A history of cruelty at Cressbrook Mill | Letters

June 2024 · 2 minute read
Letters

A history of cruelty at Cressbrook Mill

Country diary | Birds | Figs | Music | Marina Hyde

William Newton’s Cressbrook Mill at Water-cum-Jolly may well be “august” (Country diary, 5 November). However, in its heyday it was a place of hideous cruelty and exploitation, where “apprentices”, the starving children of London orphanages, were brought in to be worked literally to death in many cases, in pursuit of fat profits for the mill owners, Newton included. I always think of those enslaved children as I walk through the dale.

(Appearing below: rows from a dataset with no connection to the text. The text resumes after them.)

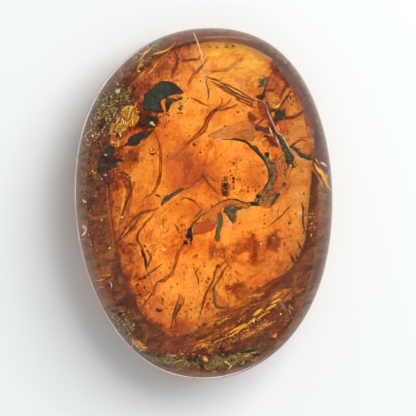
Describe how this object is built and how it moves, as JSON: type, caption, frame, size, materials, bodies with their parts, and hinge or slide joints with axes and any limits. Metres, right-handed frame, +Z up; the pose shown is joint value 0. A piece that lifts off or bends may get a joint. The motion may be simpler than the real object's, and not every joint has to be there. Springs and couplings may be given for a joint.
{
  "type": "amber with inclusions",
  "caption": "Oval polished amber cabochon with plant debris, bark fragments and flow lines sealed inside, resting on a small flat base.",
  "frame": {"origin": "middle of the bounding box's bottom, on the plane that the flat base rests on", "axes": "+Y along the stone's long axis towards its broader end, +X across it, +Z up through the dome"},
  "size_m": [0.0258, 0.0352, 0.011],
  "materials": {
    "amber": "polished",
    "bark_charcoal": "matte",
    "plant_matter": "satin",
    "resin_stain": "satin",
    "gold_crack": "gloss",
    "pale_mineral": "satin"
  },
  "bodies": {
    "root": {"amber_stone": "amber"}
  },
  "joints": []
}
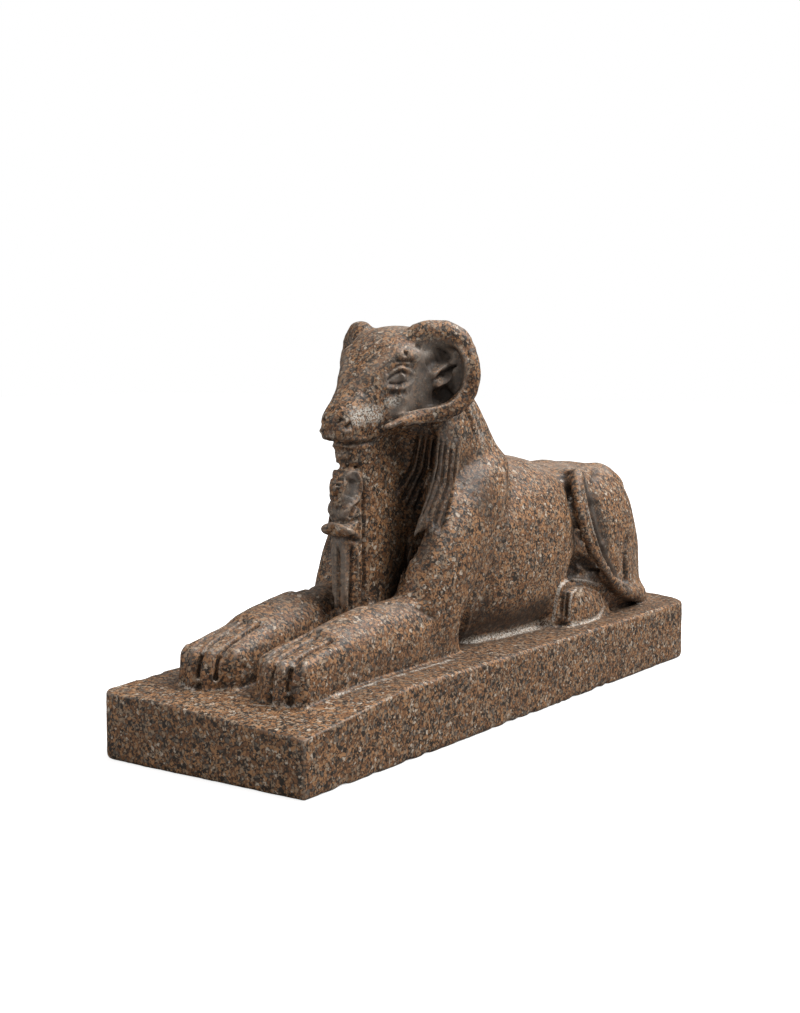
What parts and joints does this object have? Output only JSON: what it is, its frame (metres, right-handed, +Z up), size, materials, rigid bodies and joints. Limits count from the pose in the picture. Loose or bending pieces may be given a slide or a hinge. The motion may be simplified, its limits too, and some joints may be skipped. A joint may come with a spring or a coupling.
{
  "type": "ram-headed sphinx statuette",
  "caption": "Ram-headed sphinx lying on a low plinth with a small royal figure standing under its chin, all carved from one block of speckled granite.",
  "frame": {"origin": "centre of the plinth's underside", "axes": "+Z up, the animal looks along -Y, its left flank with the tail is on +X"},
  "size_m": [0.095, 0.311, 0.1585],
  "materials": {
    "granite": "semi-polished, with grey recesses and pale residue in the creases"
  },
  "bodies": {
    "root": {"ram_sphinx": "granite"}
  },
  "joints": []
}
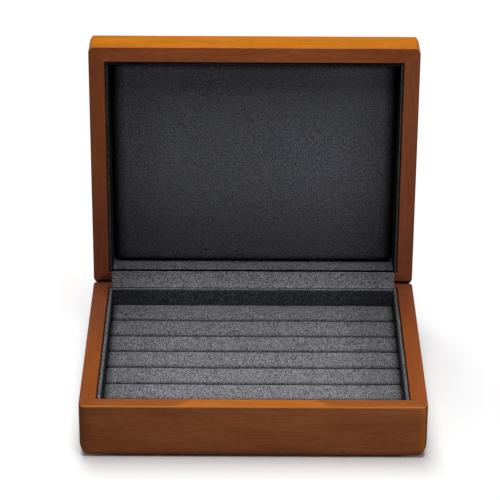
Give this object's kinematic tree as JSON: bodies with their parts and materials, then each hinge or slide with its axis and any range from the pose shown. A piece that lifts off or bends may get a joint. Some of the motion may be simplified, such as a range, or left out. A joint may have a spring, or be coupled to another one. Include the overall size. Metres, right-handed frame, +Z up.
{
  "type": "ring box",
  "caption": "Low wooden ring box with rounded corners, padded rolls for rings in the base and a padded hinged lid that stands open.",
  "frame": {"origin": "on the table under the middle of the closed base", "axes": "+X to the right along the hinge, +Y to the rear, +Z up, with the lid standing open"},
  "size_m": [0.25, 0.2247, 0.2384],
  "materials": {
    "wood": "red-brown hardwood with a satin lacquer",
    "suede": "mid grey suede cloth with a short mottled pile",
    "card": "plain grey board",
    "brass": "plain satin brass"
  },
  "bodies": {
    "base": {"base_front_wall": "wood", "base_rear_wall": "wood", "base_left_wall": "wood", "base_right_wall": "wood", "base_floor": "wood", "base_rear_lining": "suede", "base_left_lining": "suede", "base_right_lining": "suede", "roll_card": "card", "ring_roll_1": "suede", "ring_roll_2": "suede", "ring_roll_3": "suede", "ring_roll_4": "suede", "ring_roll_5": "suede", "ring_roll_6": "suede", "ring_roll_7": "suede", "hinge_strip_base_half": "suede", "left_hinge_base_leaf": "brass", "left_hinge_base_screw_1": "brass", "left_hinge_base_screw_2": "brass", "left_hinge_pin": "brass", "right_hinge_base_leaf": "brass", "right_hinge_base_screw_1": "brass", "right_hinge_base_screw_2": "brass", "right_hinge_pin": "brass"},
    "lid": {"lid_front_wall": "wood", "lid_rear_wall": "wood", "lid_left_wall": "wood", "lid_right_wall": "wood", "lid_top": "wood", "lid_front_lining": "suede", "lid_rear_lining": "suede", "lid_left_lining": "suede", "lid_right_lining": "suede", "lid_pad": "suede", "hinge_strip_lid_half": "suede", "left_hinge_lid_leaf": "brass", "left_hinge_lid_screw_1": "brass", "left_hinge_lid_screw_2": "brass", "right_hinge_lid_leaf": "brass", "right_hinge_lid_screw_1": "brass", "right_hinge_lid_screw_2": "brass"}
  },
  "joints": [
    {"name": "lid_hinge", "type": "hinge", "parent": "base", "child": "lid", "pos_m": [0, 0.0977, 0.0414], "axis": [1, 0, 0], "range_deg": [0, 90]}
  ]
}
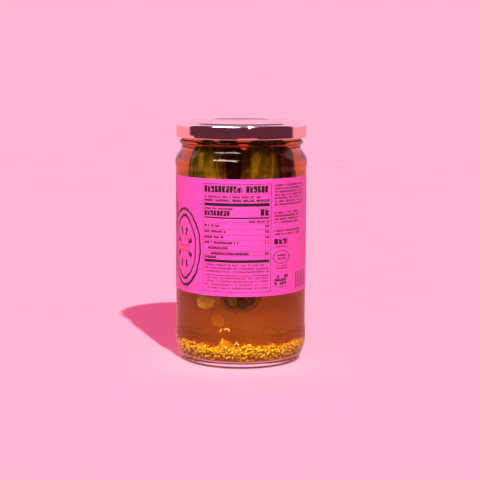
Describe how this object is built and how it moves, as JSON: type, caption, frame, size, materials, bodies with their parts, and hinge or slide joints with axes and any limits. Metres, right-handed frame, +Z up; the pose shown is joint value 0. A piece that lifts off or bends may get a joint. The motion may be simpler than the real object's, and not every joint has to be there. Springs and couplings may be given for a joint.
{
  "type": "jar of pickles",
  "caption": "Closed clear glass jar of whole pickles in orange-brown brine, with a steel twist-off lid and a wrapped pink paper label.",
  "frame": {"origin": "middle of the jar's foot, on the surface that it stands on", "axes": "+Z up along the jar's axis to the lid, -Y towards the front, where the label's panel faces"},
  "size_m": [0.0864, 0.0864, 0.1565],
  "materials": {
    "clear_glass": "clear moulded soda-lime glass, polished",
    "lid_steel": "bright silver lacquered tinplate, mirror-like with faint circular brushing",
    "gasket_compound": "off-white sealing compound, matte",
    "label_paper": "hot pink printed paper, half matte, with plain black and red print",
    "brine": "orange-brown spiced brine, slightly cloudy",
    "pickle_skin": "wet olive-green cucumber skin with pale streaks and small bumps",
    "garlic": "wet peeled garlic clove, cream",
    "mustard_seed": "wet yellow mustard seed",
    "dill": "olive dill bits and spice flakes"
  },
  "bodies": {
    "root": {"jar": "clear_glass", "lid": "lid_steel", "gasket": "gasket_compound", "label": "label_paper", "brine": "brine"}
  },
  "joints": []
}
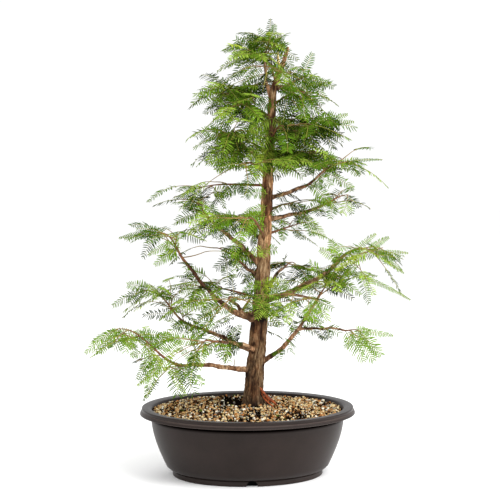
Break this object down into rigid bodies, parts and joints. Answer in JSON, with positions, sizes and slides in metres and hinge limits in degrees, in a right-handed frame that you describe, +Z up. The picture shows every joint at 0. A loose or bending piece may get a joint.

The mill itself gives me the creeps.
Isabella Stone
Sheffield

The Orpheus mosaic lies buried here in Woodchester, not Wotton-under-Edge as your editorial said (5 November). Don’t all rush to see it, however. The last time it was uncovered in 1973, 140,000 visitors caused such traffic congestion that it was decided by the village that it should never be unearthed again.
Jean Lawton
Woodchester, Gloucestershire

Picking figs on 1 November in Surrey (Letters, 3 November)? Here on the South Yorkshire/Sheffield border, at almost 700 feet, we still have four or five ripening figs almost ready to harvest.
Kirsten Cubitt Thorley
Dore, Sheffield

The track Garden of Eden on the first New Riders of the Purple Sage album (1971) addresses the full range of today’s environmental concerns (Letters, 4 November).
Barry Gibson
Norwich

Marina Hyde excelled herself by creating a word that will for ever be used to describe this government: “blunderrhoea” (5 November).